Redford Conservancy Director Brinda Sarathy Awarded Fulbright-Nehru Academic and Professional Excellence Fellowship

Brinda Sarathy, Director of the Redford Conservancy at Pitzer College
Brinda Sarathy, Professor of Environmental Analysis and Director of the Robert Redford Conservancy for Southern California Sustainability at Pitzer College

Claremont, Calif. (February 19, 2020)— Pitzer College Professor of Environmental Analysis and the Director of the Robert Redford Conservancy for Southern California Sustainability at Pitzer College Brinda Sarathy has received a Fulbright-Nehru Academic and Professional Excellence Fellowship to conduct her research “Best Practices in Municipal Solid Waste Management: A Case Study from Kodaikanal, India” over the 2020-21 academic year.

During her fellowship, Sarathy will partner with the Center for Environment and Humanity to study the institutional framework and social practices surrounding solid waste management in Kodaikanal, a hill station in the state of Tamil Nadu, India.

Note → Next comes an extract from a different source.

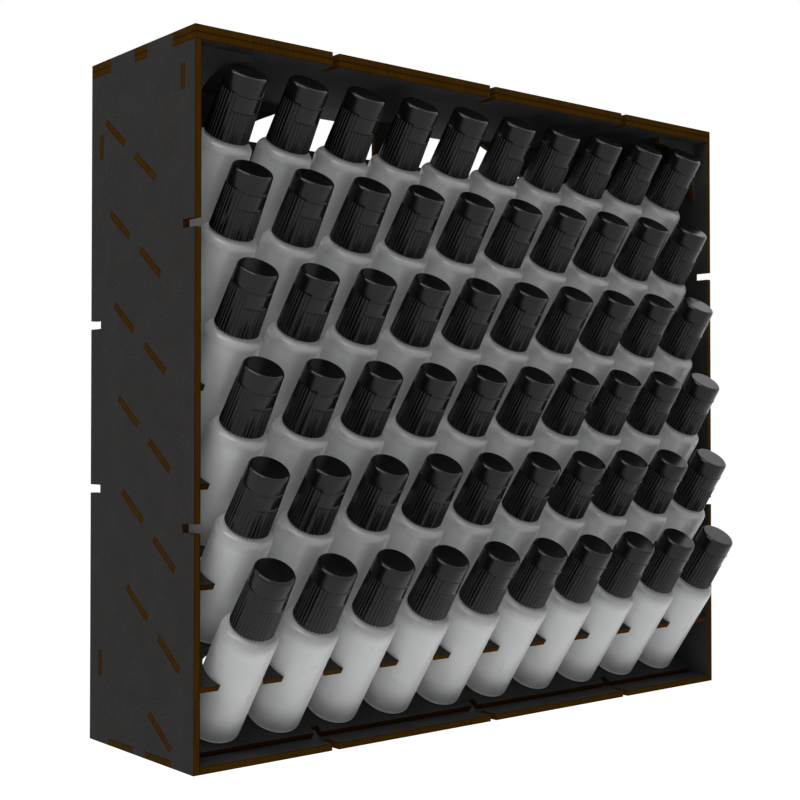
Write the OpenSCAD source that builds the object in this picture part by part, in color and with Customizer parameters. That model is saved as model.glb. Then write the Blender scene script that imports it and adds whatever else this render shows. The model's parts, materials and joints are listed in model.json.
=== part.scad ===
// Hobby workstation organizer: a slotted sheet rack that holds six tilted rows
// of small paint bottles with dropper nozzles and screw caps.
// X runs along the rack, Y runs from the front to the back, Z runs up.
// The origin is the middle of the rack's footprint, on the surface it stands on.

/* [Sheet] */
// Thickness of the cut sheet that the whole rack is made of
sheet_t = 3; // [2.5:0.1:3.6]
// Play on each side of a tab in its slot
slot_play = 0.05; // [0.02:0.01:0.1]

/* [Shelves] */
// Tilt of the shelves, front edge down
shelf_tilt = 35; // [32:0.5:37]
// Distance between the top faces of two shelves, square to them
row_spacing = 30.8; // [30:0.1:33]
// Solid land between the foot of a bottle and the hole in front of it
seat_land = 0.5; // [0.3:0.1:1.2]
// Distance from a shelf's front edge to the centres of its holes
hole_setback = 8.1; // [7:0.1:9]
// Difference between a hole and the bottle that stands in it
hole_play = 2; // [1:0.1:2.4]
// Solid land between two holes of a shelf
hole_land = 4.1; // [3.5:0.1:7]
// Distance from a side's inner face to the centre of the first hole
end_margin = 20.6; // [19:0.1:26]
// Distance from a shelf's front edge to its front tab
front_tab_setback = 11.6; // [9:0.1:14]
// Plain edge between the front tab and the rear tab
tab_gap = 11; // [8:0.1:13]
// Length of a shelf's tab
shelf_tab = 21; // [18:0.1:22]

/* [Base shelf] */
// Lip of the base shelf in front of the bottles that stand on it
base_lip = 2.1; // [1.4:0.1:3]
// Length of the base shelf, front edge to rear edge
base_len = 31.4; // [30:0.1:36]
// Distance from the base shelf's front edge to its tab
base_tab_setback = 5.3; // [4:0.1:7]
// Side of the square notches in the base shelf's front edge
base_notch = 4; // [3:0.1:5]

/* [Case] */
// Distance from the rack's front to the lowest shelf's front edge
front_setback = 0.5; // [0.3:0.1:3]
// Space between the top shelf and the back frame
back_gap = 1.5; // [0.4:0.1:4]
// Distance of the gussets from the front and back edges of the rack
frame_inset = 8; // [6:0.1:10]
// Headroom between the highest cap and the top
head_room = 5; // [4.6:0.1:12]
// Length of the joint fingers at the corners of the sides
corner_finger = 17.5; // [15:0.1:20]
// Length of the joint finger in the middle of the sides
centre_finger = 10.5; // [8:0.1:13]
// Height of a clip notch in an edge of a side
side_notch = 3.7; // [3:0.1:4.5]
// Width of a clip notch in the front edge of the top and the bottom
panel_notch = 3.6; // [3:0.1:4.5]
// Depth of every clip notch
notch_depth = 9; // [7:0.1:11]
// Distance between the clip notches of the top and the bottom
notch_pitch = 93; // [80:1:100]

/* [Gussets and post] */
// Length of a front gusset along the top
front_gusset_w = 30; // [28:0.5:34]
// Height of a front gusset
front_gusset_h = 31.5; // [30:0.5:34]
// Radius of a front gusset's inner edge
front_gusset_r = 28.5; // [26:0.5:30]
// Length of a back gusset along the top or bottom
back_gusset_w = 96; // [86:1:110]
// Height of a back gusset
back_gusset_h = 66; // [60:1:76]
// Radius of a back gusset's inner edge
back_gusset_r = 235; // [200:5:260]
// Distance of a front gusset's tabs from its corner
front_tab_place = 13.5; // [12:0.1:16]
// Distance of a back gusset's tabs from its corner
back_tab_place = 31.8; // [28:0.1:36]
// Length of a gusset's tab
gusset_tab = 11; // [9:0.1:13]
// Width of the post in the middle of the back
post_w = 20; // [16:0.5:26]
// Width of the post's tabs
post_tab = 10; // [8:0.5:14]

/* [Bottle] */
// Diameter of a bottle
bottle_d = 25; // [23:0.1:26]
// Height of a bottle's shoulder over its foot
shoulder_h = 53.8; // [52:0.1:55]
// Rounding of the shoulder
shoulder_r = 4; // [3:0.1:4.5]
// Rounding of the foot
foot_r = 1.5; // [1:0.1:2]
// Play between the foot and the shelf that it stands on
foot_play = 0.01; // [0.01:0.01:0.03]
// Wall of the bottle
bottle_wall = 1.1; // [0.8:0.1:1.4]
// Diameter of the neck
neck_d = 15.8; // [15:0.1:16.4]
// Height of the neck over the shoulder
neck_h = 13; // [12:0.1:14]
// Wall of the neck
neck_wall = 1.6; // [1.3:0.1:2]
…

While Kodaikanal faces cultural and socio-psychological barriers to waste cleanup seen elsewhere in India, Sarathy contends that there are compelling reasons for it to become an example of best practices in solid waste management.

First, Kodaikanal has a longstanding and critical mass of environmental advocates who have been implementing environmental literacy programs in area schools for several years. These environmental education efforts have created a network of partners through which a broader campaign around waste management might be initiated.

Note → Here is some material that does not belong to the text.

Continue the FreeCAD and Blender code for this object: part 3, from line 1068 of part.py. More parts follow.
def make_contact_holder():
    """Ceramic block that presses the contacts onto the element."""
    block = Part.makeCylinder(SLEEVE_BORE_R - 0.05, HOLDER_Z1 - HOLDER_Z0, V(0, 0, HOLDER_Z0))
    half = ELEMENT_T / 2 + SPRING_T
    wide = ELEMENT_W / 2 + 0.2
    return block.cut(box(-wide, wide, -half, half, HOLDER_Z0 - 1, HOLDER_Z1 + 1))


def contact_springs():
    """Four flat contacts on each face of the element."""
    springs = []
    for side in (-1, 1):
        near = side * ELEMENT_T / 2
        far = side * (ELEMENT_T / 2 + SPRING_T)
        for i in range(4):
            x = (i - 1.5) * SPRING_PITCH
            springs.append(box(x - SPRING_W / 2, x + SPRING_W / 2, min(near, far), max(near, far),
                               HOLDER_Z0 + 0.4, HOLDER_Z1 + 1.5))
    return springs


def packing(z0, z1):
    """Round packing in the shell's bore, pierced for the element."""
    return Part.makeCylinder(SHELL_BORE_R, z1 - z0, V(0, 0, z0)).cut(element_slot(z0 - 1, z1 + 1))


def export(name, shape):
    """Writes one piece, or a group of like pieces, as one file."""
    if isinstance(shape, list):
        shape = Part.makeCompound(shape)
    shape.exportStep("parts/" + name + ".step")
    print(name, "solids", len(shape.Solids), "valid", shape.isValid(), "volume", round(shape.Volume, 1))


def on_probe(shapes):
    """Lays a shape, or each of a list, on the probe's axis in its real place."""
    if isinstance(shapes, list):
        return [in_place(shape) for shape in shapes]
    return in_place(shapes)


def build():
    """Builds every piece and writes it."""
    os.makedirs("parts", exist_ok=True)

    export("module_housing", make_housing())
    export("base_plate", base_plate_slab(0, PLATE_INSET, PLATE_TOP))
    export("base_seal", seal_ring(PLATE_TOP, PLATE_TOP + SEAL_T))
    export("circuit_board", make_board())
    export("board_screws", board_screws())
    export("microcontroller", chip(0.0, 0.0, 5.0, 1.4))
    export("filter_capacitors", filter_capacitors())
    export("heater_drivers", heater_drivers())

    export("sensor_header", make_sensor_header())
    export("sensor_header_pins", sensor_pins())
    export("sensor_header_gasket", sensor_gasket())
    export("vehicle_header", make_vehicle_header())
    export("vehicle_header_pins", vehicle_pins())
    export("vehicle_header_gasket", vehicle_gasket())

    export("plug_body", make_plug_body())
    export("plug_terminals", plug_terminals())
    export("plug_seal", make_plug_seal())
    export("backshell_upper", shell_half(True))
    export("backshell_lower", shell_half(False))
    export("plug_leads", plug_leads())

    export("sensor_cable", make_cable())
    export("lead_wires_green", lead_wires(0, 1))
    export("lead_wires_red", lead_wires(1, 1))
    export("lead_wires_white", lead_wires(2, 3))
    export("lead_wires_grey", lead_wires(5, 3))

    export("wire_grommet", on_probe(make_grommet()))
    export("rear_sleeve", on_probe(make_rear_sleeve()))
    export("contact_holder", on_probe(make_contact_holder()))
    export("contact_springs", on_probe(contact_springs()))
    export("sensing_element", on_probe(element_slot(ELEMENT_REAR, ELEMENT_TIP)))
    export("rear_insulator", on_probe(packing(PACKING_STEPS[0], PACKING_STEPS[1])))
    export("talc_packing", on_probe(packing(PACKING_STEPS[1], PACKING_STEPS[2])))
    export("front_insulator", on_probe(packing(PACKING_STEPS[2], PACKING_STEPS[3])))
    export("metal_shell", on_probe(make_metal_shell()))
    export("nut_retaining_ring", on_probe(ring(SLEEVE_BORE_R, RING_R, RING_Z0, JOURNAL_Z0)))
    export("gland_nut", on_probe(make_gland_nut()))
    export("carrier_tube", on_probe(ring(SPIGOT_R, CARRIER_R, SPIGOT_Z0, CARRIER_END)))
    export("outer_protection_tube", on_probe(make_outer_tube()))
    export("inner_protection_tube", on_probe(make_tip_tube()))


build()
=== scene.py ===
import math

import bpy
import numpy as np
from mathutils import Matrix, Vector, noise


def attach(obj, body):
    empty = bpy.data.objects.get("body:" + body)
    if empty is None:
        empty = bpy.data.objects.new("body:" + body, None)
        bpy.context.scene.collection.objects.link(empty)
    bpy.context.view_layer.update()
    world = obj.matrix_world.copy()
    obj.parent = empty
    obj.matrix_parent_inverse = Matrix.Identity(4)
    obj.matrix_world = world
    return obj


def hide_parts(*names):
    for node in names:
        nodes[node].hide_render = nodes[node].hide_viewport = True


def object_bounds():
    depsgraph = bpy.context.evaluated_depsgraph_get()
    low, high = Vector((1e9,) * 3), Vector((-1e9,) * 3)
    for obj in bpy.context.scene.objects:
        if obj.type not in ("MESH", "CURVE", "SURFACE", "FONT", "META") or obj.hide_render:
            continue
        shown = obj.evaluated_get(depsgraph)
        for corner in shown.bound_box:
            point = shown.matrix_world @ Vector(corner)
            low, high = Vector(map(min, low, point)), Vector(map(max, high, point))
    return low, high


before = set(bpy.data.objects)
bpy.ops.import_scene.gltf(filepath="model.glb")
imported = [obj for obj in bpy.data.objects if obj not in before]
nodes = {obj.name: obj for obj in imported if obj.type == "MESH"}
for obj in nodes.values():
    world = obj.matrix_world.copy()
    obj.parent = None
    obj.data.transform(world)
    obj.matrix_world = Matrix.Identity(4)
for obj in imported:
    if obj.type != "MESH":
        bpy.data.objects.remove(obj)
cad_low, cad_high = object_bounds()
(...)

Second, key stakeholders in the municipality — including the Kodaikanal International School, the Hotel Industries Association and the Palani Hills Conservation Council — have been working to tackle the waste management problem collaboratively. Most recently, the Kodaikanal International School implemented waste segregation and recycling practices on their campus and encouraged other major hotels to follow suit. Anecdotally, these waste collection and segregation efforts are believed to have reduced landfill waste in the local dump by 30%.

Third, municipal officials have expressed a willingness to work with private sector institutions to deal with waste management. What this means in practice still requires further investigation. Finally, other factors that may give Kodaikanal an edge in dealing with its solid waste challenge include the town’s geographically contained nature and less rigid caste and communal dynamics (the town has long-established populations of Christians, Muslims and Hindus who have lived together without strife).

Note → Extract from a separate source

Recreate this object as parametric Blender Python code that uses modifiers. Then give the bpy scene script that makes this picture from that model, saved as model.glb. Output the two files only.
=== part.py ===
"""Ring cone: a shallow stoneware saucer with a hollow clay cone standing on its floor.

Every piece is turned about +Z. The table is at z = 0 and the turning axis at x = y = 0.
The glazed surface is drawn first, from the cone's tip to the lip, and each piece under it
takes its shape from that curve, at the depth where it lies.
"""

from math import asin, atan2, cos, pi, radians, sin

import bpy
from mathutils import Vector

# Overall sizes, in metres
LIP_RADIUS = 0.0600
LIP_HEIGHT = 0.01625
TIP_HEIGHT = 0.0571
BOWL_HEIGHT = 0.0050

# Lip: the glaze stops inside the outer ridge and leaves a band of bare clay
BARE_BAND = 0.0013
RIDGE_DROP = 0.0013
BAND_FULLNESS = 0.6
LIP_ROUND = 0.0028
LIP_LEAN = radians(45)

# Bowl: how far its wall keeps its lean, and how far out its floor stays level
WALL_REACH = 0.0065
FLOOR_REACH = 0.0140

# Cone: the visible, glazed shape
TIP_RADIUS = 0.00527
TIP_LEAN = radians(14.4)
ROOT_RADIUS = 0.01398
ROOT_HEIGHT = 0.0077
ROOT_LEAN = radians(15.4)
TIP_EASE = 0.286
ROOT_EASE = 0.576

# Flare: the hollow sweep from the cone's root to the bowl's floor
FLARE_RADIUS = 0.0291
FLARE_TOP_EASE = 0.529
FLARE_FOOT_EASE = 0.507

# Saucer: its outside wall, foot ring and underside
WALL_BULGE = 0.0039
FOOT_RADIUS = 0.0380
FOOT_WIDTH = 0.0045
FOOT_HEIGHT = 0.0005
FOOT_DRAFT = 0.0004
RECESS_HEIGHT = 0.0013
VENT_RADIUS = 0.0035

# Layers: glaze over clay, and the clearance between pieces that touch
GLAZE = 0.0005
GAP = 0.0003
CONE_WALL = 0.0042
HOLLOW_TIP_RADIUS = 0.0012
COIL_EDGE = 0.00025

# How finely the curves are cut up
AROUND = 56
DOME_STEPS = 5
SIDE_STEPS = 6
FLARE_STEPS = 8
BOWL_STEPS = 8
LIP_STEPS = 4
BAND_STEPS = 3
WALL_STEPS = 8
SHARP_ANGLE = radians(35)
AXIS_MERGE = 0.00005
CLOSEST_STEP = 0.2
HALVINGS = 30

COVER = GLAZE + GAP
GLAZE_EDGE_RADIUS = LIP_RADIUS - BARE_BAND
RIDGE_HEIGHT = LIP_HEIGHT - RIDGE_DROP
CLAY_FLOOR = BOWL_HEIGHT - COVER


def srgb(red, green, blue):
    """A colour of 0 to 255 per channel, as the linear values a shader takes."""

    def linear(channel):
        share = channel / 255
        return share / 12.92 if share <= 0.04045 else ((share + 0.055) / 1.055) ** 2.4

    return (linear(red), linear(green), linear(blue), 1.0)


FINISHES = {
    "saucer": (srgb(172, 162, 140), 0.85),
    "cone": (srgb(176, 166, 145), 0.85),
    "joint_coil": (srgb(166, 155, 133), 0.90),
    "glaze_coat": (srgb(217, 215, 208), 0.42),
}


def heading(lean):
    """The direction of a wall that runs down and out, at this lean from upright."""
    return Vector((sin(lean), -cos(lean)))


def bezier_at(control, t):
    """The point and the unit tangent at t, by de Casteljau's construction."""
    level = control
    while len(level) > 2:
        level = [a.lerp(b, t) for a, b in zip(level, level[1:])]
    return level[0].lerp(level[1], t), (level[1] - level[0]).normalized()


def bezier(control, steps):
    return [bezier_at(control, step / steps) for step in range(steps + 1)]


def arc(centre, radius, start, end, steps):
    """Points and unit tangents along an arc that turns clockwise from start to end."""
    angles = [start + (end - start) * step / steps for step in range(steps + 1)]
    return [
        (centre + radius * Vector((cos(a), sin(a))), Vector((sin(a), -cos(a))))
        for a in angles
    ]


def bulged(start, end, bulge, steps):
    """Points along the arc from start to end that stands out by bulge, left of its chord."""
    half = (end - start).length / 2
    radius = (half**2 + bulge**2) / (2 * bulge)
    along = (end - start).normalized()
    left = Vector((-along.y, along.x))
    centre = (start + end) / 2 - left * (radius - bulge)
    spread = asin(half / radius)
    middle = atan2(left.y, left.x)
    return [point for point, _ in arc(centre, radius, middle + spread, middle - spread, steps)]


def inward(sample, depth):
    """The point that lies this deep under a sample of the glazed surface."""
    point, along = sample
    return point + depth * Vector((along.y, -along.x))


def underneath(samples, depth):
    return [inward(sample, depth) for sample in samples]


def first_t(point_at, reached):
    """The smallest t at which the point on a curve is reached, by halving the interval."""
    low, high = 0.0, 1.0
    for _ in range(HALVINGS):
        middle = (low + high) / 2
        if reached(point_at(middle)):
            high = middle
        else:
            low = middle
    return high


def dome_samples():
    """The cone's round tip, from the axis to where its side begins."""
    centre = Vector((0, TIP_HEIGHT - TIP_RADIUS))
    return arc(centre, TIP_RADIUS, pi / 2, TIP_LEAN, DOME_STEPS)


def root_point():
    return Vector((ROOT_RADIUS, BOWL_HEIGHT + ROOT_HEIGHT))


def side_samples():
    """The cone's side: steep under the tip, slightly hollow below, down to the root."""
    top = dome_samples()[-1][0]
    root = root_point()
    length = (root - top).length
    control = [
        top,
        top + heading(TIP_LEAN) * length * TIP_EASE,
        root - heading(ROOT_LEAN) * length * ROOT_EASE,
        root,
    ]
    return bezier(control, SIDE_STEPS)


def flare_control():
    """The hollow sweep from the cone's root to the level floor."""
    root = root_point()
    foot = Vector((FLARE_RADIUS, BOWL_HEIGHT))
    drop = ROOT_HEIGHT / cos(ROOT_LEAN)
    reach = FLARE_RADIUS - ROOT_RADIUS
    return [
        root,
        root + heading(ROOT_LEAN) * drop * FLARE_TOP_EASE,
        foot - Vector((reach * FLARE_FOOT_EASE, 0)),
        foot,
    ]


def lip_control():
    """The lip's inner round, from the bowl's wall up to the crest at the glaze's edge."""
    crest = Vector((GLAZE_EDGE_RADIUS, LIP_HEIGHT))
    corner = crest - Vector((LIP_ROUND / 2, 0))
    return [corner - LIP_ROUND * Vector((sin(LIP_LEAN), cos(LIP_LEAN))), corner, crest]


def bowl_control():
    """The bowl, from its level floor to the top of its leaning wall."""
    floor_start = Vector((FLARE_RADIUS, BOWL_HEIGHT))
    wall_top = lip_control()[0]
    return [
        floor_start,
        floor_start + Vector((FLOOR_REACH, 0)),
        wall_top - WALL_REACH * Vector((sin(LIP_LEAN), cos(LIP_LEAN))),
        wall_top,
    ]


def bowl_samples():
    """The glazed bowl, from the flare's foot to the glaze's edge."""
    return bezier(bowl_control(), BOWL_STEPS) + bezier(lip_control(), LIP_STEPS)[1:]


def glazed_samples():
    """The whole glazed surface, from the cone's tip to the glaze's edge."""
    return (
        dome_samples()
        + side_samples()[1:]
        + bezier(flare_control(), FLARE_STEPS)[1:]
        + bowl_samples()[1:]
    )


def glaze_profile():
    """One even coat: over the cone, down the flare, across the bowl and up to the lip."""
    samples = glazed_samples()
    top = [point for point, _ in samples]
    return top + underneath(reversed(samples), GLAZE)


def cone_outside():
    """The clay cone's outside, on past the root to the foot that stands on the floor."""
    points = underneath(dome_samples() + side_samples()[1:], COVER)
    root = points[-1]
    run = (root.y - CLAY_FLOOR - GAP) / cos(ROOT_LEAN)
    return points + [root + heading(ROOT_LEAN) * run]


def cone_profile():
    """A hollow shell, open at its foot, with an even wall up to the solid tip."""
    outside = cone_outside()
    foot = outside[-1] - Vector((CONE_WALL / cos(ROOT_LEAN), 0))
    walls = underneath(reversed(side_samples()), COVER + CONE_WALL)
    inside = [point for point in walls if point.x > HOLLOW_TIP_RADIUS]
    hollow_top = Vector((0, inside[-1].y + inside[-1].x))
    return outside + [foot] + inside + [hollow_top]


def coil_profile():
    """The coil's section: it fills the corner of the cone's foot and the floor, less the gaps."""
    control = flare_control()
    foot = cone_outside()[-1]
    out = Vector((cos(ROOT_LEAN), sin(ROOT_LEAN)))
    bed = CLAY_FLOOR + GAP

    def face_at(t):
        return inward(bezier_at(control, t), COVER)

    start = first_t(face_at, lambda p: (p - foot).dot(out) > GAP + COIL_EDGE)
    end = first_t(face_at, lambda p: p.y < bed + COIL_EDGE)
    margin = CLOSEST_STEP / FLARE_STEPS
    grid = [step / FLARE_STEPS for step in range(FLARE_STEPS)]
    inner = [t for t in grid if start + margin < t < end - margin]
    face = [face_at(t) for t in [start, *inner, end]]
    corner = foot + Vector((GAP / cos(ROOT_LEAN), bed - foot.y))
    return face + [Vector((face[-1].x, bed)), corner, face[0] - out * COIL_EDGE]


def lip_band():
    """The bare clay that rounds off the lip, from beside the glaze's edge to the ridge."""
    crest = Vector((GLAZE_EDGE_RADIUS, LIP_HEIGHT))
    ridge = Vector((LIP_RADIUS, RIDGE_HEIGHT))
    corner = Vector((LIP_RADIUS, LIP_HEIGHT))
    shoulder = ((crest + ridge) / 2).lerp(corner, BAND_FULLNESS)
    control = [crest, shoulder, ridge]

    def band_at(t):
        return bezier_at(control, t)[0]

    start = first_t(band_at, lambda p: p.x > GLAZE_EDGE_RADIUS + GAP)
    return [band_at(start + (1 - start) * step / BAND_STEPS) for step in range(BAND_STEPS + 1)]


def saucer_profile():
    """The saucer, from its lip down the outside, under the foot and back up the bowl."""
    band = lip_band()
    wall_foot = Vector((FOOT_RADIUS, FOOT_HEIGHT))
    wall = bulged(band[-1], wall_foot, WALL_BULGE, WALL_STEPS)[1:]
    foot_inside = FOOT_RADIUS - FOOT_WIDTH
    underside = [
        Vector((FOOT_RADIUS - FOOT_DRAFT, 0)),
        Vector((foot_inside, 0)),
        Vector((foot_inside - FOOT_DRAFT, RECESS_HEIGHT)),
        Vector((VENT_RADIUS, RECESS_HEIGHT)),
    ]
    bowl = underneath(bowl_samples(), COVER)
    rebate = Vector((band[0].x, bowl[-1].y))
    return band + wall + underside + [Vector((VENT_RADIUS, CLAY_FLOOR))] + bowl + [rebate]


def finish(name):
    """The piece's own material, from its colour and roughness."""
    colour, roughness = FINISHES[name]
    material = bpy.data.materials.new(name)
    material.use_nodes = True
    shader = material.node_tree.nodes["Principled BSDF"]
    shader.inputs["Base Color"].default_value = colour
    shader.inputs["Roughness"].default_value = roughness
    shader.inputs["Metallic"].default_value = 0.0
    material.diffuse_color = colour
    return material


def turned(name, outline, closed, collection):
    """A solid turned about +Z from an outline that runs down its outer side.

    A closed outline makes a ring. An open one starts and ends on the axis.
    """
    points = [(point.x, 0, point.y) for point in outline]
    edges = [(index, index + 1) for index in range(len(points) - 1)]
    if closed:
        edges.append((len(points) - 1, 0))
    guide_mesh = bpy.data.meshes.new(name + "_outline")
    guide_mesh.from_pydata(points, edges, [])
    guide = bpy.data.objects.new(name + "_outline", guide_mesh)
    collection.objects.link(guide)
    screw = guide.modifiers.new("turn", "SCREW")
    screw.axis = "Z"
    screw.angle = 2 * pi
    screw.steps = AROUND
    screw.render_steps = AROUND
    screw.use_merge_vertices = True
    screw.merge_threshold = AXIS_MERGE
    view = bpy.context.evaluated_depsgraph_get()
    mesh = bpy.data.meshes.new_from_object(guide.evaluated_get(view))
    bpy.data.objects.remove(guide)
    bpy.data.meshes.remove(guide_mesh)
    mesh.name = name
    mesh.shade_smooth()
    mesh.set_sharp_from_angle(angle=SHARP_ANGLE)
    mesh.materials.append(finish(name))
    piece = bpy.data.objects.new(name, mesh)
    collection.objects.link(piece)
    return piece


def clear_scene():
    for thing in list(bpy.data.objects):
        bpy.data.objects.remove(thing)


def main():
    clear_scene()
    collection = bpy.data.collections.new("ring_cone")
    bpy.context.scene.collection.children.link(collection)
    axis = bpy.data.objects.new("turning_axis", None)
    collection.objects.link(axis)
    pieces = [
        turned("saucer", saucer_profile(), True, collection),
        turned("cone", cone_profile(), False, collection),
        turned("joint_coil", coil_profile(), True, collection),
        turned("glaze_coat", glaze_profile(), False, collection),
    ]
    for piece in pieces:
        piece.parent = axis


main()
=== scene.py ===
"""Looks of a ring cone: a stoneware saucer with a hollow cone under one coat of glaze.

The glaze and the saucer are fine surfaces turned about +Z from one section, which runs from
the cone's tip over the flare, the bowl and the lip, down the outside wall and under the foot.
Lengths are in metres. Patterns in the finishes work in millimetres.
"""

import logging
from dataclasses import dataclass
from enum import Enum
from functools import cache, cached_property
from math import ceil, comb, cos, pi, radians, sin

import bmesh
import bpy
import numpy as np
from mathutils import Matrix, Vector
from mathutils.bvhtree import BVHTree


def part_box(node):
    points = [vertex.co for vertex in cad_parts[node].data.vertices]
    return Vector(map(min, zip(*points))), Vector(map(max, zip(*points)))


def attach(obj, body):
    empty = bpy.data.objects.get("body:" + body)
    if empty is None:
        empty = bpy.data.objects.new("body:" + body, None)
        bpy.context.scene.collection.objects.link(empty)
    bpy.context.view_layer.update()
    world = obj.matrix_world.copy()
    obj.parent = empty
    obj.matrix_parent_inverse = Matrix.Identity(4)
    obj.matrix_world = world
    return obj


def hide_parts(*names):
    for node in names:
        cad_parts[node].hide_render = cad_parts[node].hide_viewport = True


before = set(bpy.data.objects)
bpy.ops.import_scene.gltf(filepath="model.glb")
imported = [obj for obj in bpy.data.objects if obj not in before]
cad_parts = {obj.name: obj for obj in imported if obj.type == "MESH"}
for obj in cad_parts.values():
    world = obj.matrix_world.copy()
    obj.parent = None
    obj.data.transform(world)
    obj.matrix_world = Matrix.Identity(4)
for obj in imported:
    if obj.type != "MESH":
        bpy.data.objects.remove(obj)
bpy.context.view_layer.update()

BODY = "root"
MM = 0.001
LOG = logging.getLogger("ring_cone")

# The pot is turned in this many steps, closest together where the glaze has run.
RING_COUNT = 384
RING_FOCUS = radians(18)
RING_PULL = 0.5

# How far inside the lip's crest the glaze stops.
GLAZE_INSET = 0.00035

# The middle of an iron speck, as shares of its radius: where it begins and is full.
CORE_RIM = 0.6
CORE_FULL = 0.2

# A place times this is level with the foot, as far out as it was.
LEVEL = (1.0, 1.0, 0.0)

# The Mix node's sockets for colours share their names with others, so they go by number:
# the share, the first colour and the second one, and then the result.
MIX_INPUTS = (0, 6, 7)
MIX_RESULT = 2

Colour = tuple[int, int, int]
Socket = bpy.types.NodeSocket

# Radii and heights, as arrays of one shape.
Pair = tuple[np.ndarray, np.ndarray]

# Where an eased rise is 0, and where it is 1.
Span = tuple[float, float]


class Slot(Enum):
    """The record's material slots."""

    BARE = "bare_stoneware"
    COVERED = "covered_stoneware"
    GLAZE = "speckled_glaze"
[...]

Over the course of her Fulbright, Sarathy hopes to cultivate longer-term exchanges between Pitzer College and host institutions in South India.

In the past three years, six Pitzer College professors have received Fulbright Scholar grants including Nigel Boyle, professor of political studies; Gretchen Edwalds-Gilbert, associate professor of biology; Daniel Segal, professor of anthropology and professor of history; Azamat Junisbai, associate professor of sociology; Emma Stephens, professor of economics; and Suyapa Portillo Villeda ’96, associate professor of Chicano/a-Latino/a transnational studies.

For 12 consecutive years, Pitzer has been a top producer of Fulbright Student Fellows and recognized in The Chronicle of Higher Education’s annual list of top-producing institutions for the Fulbright Program. Since 1994, Pitzer students and alumni have won more than 260 Fulbright Student Fellowships.